Sir Godfrey Newbold Hounsfield CBE (28 August 1919 – 12 August 2004) was an English electrical engineer who shared the 1979 Nobel Prize for Physiology or Medicine with Allan McLeod Cormack for his part in developing the diagnostic technique of computerized axial tomography (CAT).
His name is immortalised in the Hounsfield scale, a quantitative measure of radiodensity used in evaluating CAT scans. The scale is defined in Hounsfield units (symbol HF), running from air at -1000 HF, through water at 0 HF, and up to bone at +1000 HF.
While on an outing in the country, Hounsfield came up with the idea that one could determine what was inside a box by taking X-ray readings at all angles around the object.
He then set to work constructing a computer that could take input from X-rays at various angles to create an image of the object in "slices". Applying this possibility to the medical field led him to propose what is now known as computerized axial tomography. At the time, Hounsfield was not aware of the work that Cormack had done on the theoretical mathematics for such a device.

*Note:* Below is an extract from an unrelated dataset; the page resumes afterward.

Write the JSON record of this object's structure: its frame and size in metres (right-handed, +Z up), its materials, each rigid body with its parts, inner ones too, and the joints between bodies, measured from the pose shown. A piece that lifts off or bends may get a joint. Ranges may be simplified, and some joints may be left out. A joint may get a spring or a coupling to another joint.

The prototype CT scannerHounsfield built the prototype head scanner and tested it first on a preserved human brain, then on a fresh cow brain from a butcher shop, and later on himself. In September 1971, CAT scanning was introduced into medical practice with a successful scan on a cerebral cyst patient at Atkinson Morley's Hospital in Wimbledon, London, United Kingdom. In 1975, Hounsfield built a whole-body scanner.